Reason.com’s Jacob Sullum points out what could, from a free market perspective, be the most important result of Monday’s Iowa Caucus–a candidate that favors the elimination of ethanol subsidies and mandates won. It has been traditionally thought that no one who openly opposes the subsidies could possibly win in this state which has been a major beneficiary of this form of coprate welfare for decades. But two Republican candidates stuck to principle on this issue, Ted Cruz and Rand Paul, and the former won the caucus in spite of his stance against federal ethanol mandates called Renewable Fuel Standards (RFS).
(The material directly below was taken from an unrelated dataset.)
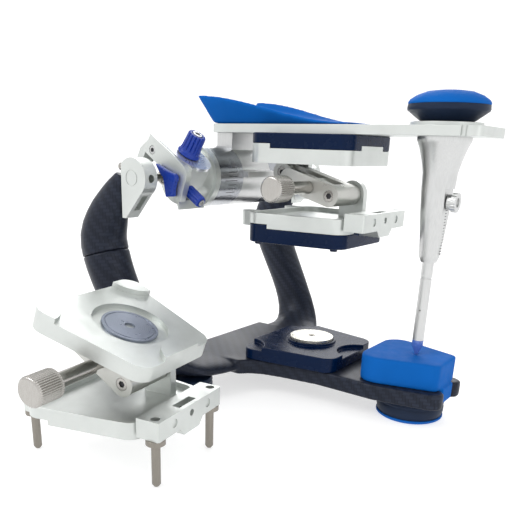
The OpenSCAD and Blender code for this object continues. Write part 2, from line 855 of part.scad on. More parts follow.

According to Sullum “Cruz and Rand Paul were the only two candidates to earn a “bad rating” from America’s Renewable Future, a biofuel industry group whose state director is Branstad’s son, for opposing the RFS.” The reference is to Terry Brandstad, the long time Republican governor of Iowa who came out strongly against Cruz because of his stance on ethanol. As Sullum points out:

You can understand why all the other candidates decided to play it safe…when you look at the history of Iowa caucus winners since 1980, the first presidential election year after Congress started subsidizing ethanol. On the Republican side, all the winners—George H.W. Bush (1980), Bob Dole (1988 and 1996), George W. Bush (2000), Mike Huckabee (2008), and Rick Santorum (2012)—were ethanol boosters. Likewise on the Democratic side: Jimmy Carter (1980), Walter Mondale (1984), Dick Gephardt (1988), Tom Harkin (1992), Al Gore (2000), John Kerry (2004), and Barack Obama (2008) all favored crony capitalism for corn. In other words, Cruz is the first presidential candidate to win the Iowa caucus while opposing federal support for corn-based ethanol (along with “all energy subsidies and mandates”).